Culture Fit Interviews
How companies assess whether a candidate's values and working style align with their team.
Definition
A culture fit interview (also called a "values interview" or "soft skills round") assesses whether a candidate's mindset, communication style, and working preferences align with the company's culture and team. Questions are often open-ended ("What kind of environment do you do your best work in?" or "Tell me about a time you pushed back on a decision you disagreed with."). While behavioral and culture rounds overlap, culture fit specifically evaluates company-values alignment rather than competency demonstration.
Why It Matters in Interviews
Culture fit rounds can override strong technical scores. As LinkedIn's Talent Blog highlights, attitude and cultural alignment account for the majority of early-tenure hiring failures, far more than technical skill gaps.

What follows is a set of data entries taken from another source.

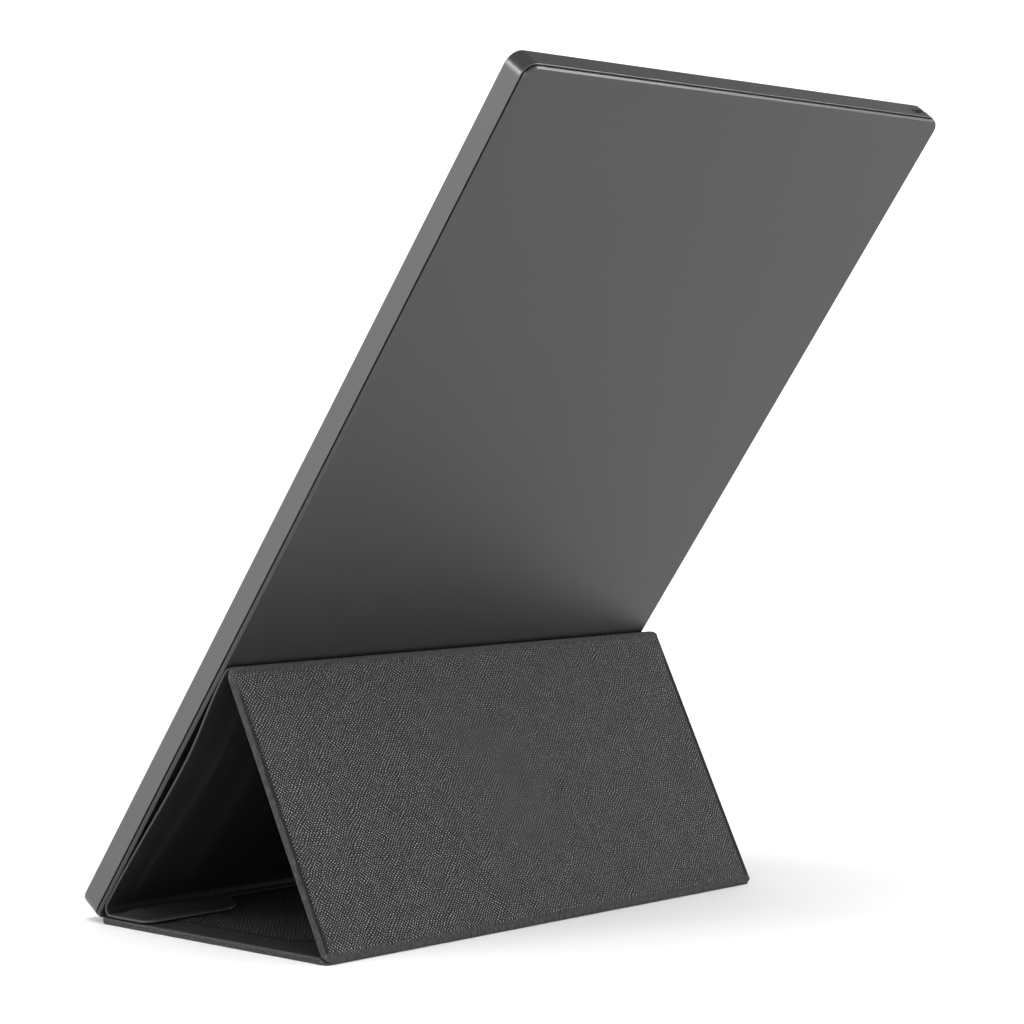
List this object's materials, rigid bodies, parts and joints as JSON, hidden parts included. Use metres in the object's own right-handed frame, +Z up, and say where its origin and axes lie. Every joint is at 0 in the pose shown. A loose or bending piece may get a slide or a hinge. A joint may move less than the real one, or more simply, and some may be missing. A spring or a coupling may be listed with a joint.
{
  "type": "portable monitor with cover",
  "caption": "Thin portable monitor standing upright in portrait, leaned on its folded cloth cover, which makes a three-panel stand and folds flat against the back.",
  "frame": {"origin": "middle of the floor panel's underside, on the surface it stands on", "axes": "+Z up, screen faces -Y and upwards, +X to the right seen from behind the -Y side"},
  "size_m": [0.2331, 0.2184, 0.2991],
  "materials": {
    "casing": "satin, anodised dark grey",
    "bezel_plastic": "fine matt",
    "key_plastic": "semi-gloss",
    "screen": "anti-glare matt",
    "clear_plastic": "clear, polished edges",
    "white_film": "matt white film",
    "led_board": "white solder mask",
    "tray_metal": "bare rolled sheet",
    "circuit_board": "green solder mask",
    "chip_plastic": "black moulded",
    "flex_film": "amber film",
    "steel": "nickel plated",
    "brass": "plain",
    "magnet": "nickel plated",
    "tape": "foam",
    "insulator": "black film",
    "woven_cloth": "grey woven canvas",
    "inner_cloth": "grey woven, coarser",
    "lining": "smooth black microfibre",
    "board": "stiff fibre board",
    "lamp": "diffuse"
  },
  "bodies": {
    "monitor": {"side_frame": "casing", "rear_plate": "casing", "plate_adhesive": "tape", "front_bezel": "bezel_plastic", "panel_foam_tape": "tape", "lcd_cell": "screen", "diffuser_films": "white_film", "light_guide": "clear_plastic", "led_strip": "led_board", "reflector_film": "white_film", "panel_tray": "tray_metal", "panel_driver_board": "circuit_board", "panel_flexes": "flex_film", "panel_driver_chips": "chip_plastic", "usb_c_shell": "steel", "usb_c_contact_blade": "steel", "main_board": "circuit_board", "board_standoffs": "brass", "board_screws": "steel", "shield_can": "steel", "scaler_chip": "chip_plastic", "power_chips": "chip_plastic", "insulating_sheet": "insulator", "display_cable": "flex_film", "button_cable": "white_film", "button_board": "circuit_board", "button_board_screws": "steel", "key_switches": "steel", "indicator_lamp": "lamp", "indicator_light_pipe": "clear_plastic", "tray_screws": "steel", "grip_plates": "steel"},
    "power_key": {"power_key": "key_plastic"},
    "menu_key": {"menu_key": "key_plastic"},
    "select_key": {"select_key": "key_plastic"},
    "mount_panel": {"mount_sheet": "lining", "mount_magnets": "magnet", "tongue_fold_strips": "lining"},
    "closing_tongues": {"closing_tongue_left": "lining", "closing_tongue_right": "lining", "tongue_magnets": "magnet"},
    "sloped_panel": {"sloped_outer_cloth": "woven_cloth", "sloped_board": "board", "sloped_lining": "lining", "top_fold_strip": "woven_cloth"},
    "floor_panel": {"floor_outer_cloth": "woven_cloth", "floor_board": "board", "floor_lining": "lining", "floor_woven_field": "inner_cloth", "floor_magnets": "magnet", "rear_fold_strip": "woven_cloth"}
  },
  "joints": [
    {"name": "power_key_press", "type": "slide", "parent": "monitor", "child": "power_key", "axis": [0, 0.8111, -0.5849], "range_m": [0, 0.0004], "stiffness_N_per_m": 3000},
    {"name": "menu_key_press", "type": "slide", "parent": "monitor", "child": "menu_key", "axis": [0, 0.8111, -0.5849], "range_m": [0, 0.0004], "stiffness_N_per_m": 3000},
    {"name": "select_key_press", "type": "slide", "parent": "monitor", "child": "select_key", "axis": [0, 0.8111, -0.5849], "range_m": [0, 0.0004], "stiffness_N_per_m": 3000},
    {"name": "cover_pull_off", "type": "slide", "parent": "monitor", "child": "mount_panel", "axis": [0, 0.8111, -0.5849], "range_m": [0, 0.12]},
    {"name": "top_fold", "type": "hinge", "parent": "mount_panel", "child": "sloped_panel", "pos_m": [0, 0.00931, 0.09846], "axis": [1, 0, 0], "range_deg": [0, 117], "deforming": ["top_fold_strip"]},
    {"name": "rear_fold", "type": "hinge", "parent": "sloped_panel", "child": "floor_panel", "pos_m": [0, 0.0597, 0], "axis": [1, 0, 0], "range_deg": [0, 117], "deforming": ["rear_fold_strip"]},
    {"name": "tongue_fold", "type": "hinge", "parent": "mount_panel", "child": "closing_tongues", "pos_m": [0, -0.05373, 0.0059], "axis": [-1, 0, 0], "range_deg": [0, 125.7], "deforming": ["tongue_fold_strips"]}
  ],
  "couplings": [
    {"joint": "tongue_fold", "follows": "rear_fold", "ratio": 1.0743}
  ]
}
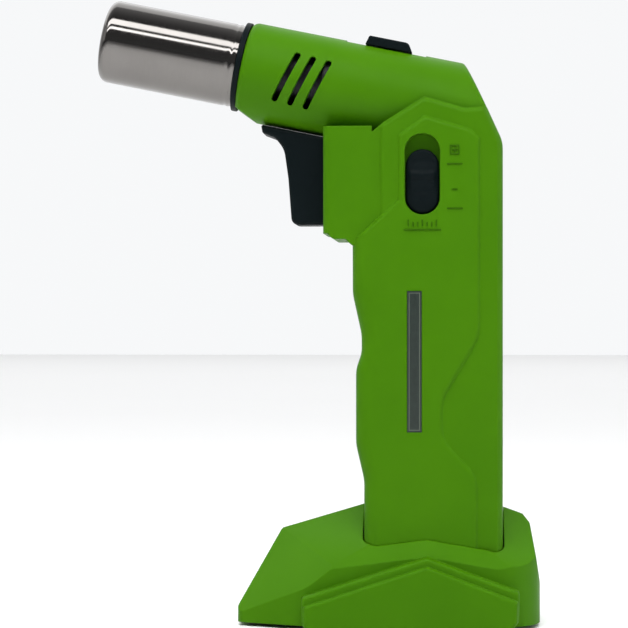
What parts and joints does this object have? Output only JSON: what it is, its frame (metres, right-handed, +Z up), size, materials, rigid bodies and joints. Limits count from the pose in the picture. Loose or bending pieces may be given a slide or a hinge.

At companies like Stripe, Notion, and Figma, culture-fit rounds are structured and scored — answers are mapped against specific company operating principles, similar to how Amazon uses Leadership Principles.
How to Use It
Research the company's publicly stated values before the interview. For each value, prepare a story that demonstrates it naturally. When answering, mirror the company's language — if the company values "directness", show directness; if they value "customer empathy", anchor your answers to user impact. Related reading: Behavioral Interviewing and "Why This Company?" Question.
Quick Tips
- Authenticity matters — experienced interviewers can tell when answers are rehearsed against a checklist.
- Disagreement and conflict stories are assets in culture rounds — they show self-awareness and judgment.
- Study the company's engineering blog, CEO letters, and Glassdoor reviews before the interview.
- If asked "Why us?", your answer must be specific — generic enthusiasm is a red flag.
FAQ
Can you prepare for a culture fit interview?
Yes. Read the company's values, mission, and any public content from leadership. Map 3–4 of your strongest stories to their stated values before the interview.
Is "culture fit" a biased concept?
It can be. Many companies have shifted the terminology to "culture add" or "values alignment" to emphasise diversity of thought. The best interviewers evaluate values and working style, not personal similarity to the hiring team.